Within six hours of leaving the eddy, we saw a seven-degree jump in seawater temperature to over 81 degrees F, indicating that we were about to enter the Gulf Stream with its strong north setting currents. Normally, I prefer to enter the Gulf Stream about 30 miles south of the rhumbline to compensate for current set. But, the cold eddy had forced us to enter further north and we thus had to harden sails and proceed close-hauled on port tack to minimize the north push of the stream. By morning of June 12th, we saw a 20-degree drop in water temperatures over a two-hour period and we knew that we had exited the Gulf Stream. As we came up onto the continental shelf, winds backed enough to allow us to crack sheets and come to a close reach toward our destination, Cape Henry, at the entrance of Chesapeake Bay.

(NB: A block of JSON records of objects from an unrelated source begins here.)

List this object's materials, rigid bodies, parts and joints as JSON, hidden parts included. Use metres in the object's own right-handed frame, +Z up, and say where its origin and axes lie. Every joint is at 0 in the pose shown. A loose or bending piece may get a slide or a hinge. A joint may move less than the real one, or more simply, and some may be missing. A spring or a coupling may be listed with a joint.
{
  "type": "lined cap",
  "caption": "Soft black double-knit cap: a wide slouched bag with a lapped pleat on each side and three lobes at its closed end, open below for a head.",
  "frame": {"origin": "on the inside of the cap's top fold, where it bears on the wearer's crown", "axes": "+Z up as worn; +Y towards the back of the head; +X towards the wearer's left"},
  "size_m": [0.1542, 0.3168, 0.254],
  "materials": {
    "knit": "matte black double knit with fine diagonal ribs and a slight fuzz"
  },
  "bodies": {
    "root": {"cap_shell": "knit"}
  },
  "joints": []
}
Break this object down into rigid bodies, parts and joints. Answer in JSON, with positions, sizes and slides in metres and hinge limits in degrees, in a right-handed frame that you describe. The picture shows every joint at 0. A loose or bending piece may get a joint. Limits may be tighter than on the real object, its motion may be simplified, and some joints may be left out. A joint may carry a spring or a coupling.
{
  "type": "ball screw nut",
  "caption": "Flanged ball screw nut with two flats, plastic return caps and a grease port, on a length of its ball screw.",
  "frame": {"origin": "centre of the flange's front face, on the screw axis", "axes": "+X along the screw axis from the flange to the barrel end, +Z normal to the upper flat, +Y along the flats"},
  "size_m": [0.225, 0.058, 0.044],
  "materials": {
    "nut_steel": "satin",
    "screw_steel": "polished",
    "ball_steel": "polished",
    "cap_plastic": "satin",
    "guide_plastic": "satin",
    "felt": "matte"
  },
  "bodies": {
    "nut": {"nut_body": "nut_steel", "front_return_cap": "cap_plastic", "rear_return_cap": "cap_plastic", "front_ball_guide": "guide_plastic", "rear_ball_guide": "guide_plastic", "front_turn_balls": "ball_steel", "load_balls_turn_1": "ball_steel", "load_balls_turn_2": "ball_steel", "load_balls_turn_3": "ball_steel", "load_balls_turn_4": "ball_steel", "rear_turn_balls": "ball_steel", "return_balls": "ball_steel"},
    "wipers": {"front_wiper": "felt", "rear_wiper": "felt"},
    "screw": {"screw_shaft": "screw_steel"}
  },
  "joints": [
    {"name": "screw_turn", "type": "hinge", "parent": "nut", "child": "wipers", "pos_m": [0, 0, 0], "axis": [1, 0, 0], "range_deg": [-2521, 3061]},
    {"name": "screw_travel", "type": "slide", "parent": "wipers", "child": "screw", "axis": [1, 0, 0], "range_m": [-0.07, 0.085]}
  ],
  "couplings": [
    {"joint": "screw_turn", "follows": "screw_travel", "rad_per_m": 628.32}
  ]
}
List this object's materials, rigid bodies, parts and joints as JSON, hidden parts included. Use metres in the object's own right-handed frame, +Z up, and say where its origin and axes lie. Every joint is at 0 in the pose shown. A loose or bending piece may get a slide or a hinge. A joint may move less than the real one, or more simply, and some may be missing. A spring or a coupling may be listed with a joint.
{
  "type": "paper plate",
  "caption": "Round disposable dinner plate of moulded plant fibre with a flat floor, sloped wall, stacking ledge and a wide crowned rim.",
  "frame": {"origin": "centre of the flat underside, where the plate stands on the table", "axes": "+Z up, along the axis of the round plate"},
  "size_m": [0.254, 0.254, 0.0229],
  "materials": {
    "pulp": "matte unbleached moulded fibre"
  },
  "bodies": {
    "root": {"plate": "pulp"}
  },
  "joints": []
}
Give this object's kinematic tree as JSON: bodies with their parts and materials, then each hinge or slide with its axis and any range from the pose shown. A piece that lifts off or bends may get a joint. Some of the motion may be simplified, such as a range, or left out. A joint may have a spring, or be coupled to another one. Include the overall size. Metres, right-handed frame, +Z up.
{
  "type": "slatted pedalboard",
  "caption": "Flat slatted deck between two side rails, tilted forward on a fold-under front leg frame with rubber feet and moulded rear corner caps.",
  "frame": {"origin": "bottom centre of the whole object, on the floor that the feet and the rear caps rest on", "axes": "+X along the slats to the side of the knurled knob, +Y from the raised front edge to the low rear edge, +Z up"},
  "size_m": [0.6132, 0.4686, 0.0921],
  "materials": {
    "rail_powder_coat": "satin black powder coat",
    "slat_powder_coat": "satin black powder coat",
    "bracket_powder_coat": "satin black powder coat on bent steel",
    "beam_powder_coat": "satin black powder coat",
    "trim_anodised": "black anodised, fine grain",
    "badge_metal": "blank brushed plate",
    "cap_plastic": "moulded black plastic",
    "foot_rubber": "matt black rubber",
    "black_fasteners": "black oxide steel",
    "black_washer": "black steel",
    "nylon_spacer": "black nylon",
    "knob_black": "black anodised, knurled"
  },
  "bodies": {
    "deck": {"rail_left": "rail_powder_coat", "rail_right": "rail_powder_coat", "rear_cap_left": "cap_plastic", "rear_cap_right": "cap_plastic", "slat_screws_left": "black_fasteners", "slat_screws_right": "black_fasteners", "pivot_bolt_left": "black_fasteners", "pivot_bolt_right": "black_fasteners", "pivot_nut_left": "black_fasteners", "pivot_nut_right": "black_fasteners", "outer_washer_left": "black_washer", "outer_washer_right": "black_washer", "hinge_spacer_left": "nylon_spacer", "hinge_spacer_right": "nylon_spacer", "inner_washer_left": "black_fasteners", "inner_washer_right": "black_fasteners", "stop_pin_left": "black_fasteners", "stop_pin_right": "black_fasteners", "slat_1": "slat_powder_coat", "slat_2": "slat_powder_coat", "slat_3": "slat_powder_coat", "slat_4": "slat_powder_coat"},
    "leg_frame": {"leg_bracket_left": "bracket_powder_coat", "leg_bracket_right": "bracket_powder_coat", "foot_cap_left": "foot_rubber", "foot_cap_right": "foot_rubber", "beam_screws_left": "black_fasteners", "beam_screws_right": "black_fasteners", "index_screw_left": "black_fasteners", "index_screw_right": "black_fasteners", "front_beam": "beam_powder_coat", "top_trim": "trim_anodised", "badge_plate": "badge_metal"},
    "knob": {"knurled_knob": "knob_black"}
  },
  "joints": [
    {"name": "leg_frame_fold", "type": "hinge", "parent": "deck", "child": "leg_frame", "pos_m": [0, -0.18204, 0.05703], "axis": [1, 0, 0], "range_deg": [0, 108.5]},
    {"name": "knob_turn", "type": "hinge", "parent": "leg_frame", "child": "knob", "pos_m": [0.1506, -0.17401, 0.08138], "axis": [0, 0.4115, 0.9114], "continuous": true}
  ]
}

By 2100 on June 12th, we arrived at the Chesapeake Bay Traffic Control Lanes and proceeded up the northbound lane toward "CBJ" the Chesapeake Bay Junction buoy, then past Cape Henry Light and into Thimble Shoal Channel through the Bridge Tunnel. And, at 0130 on June 13th, we arrived at Little Creek Harbor, home of the US Navy's Amphibious Fleet as well as Taylor's Landing Marina, our final destination.
It was a great cruise with lots of good sailing and navigational challenges, and our crew performed very well and measured up to all demands. They will leave with many new experiences and insights into the challenges of ocean sailing. Many thanks to all of my shipmates. And welcome home!